Generic stablecoins solved the “how do I get dollars on-chain” problem. Custom stablecoins address the next layer: “How do I make dollars work harder inside my ecosystem?”

Early signals suggest more are coming. Mentions of Solflare and R2 exploring similar paths indicate this is not a one-off experiment.


Custom vs. Traditional Stablecoins: Where the Real Trade-offs Live

It’s tempting to frame this as replacement. It isn’t. It’s layering.

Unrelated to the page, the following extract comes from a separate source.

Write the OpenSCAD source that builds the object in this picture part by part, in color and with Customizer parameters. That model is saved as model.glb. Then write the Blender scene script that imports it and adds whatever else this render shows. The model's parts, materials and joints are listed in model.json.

Traditional stablecoins (USDC, USDT) remain unmatched for open-market liquidity, broad treasury use, and neutral global transfers. Custom stablecoins trade some of that openness for tighter control and product depth.

generic stablecoins

Here’s how they compare in practice:

  • Branding & User Experience: Traditional offers neutral rails with no ownership. Custom delivers a fully branded dollar that strengthens identity and retention.
  • Economic Control: Traditional provides limited ability to embed incentives. Custom allows programmable loyalty, rewards, cashback, or gated mechanics.
  • Time & Cost: Traditional wins on instant integration. Custom requires more upfront coordination but far less than independent issuance.
  • Compliance & Risk: Traditional keeps the burden on the user. Custom shares it with Coinbase while still exposing partners to GENIUS Act outcomes.
  • Best Use Cases: Traditional dominates open flows and cross-border. Custom shines in closed-loop systems, community platforms, and enterprise-specific workflows.

The smartest teams won’t choose one over the other. They’ll use both (generic for liquidity, custom for differentiation).


What This Means for Institutional Readers and Builders

For allocators and corporate treasurers, the question is no longer just “which stablecoin has the best liquidity?” It’s becoming “which parts of our stack should be generic versus proprietary?”

Founders should treat custom stablecoins as a strategic option, but not the default.

They work best when you have real transaction density, retention challenges, or the ability to create meaningful closed-loop economics. Without that, you’re adding complexity for marginal gain.

The next 12-18 months will test how many of these custom tokens actually find product-market fit versus becoming vanity experiments. Those that succeed will likely sit on top of strong base stablecoins rather than trying to replace them.

The generic era delivered accessibility. The custom era tests whether companies can turn money itself into a competitive advantage.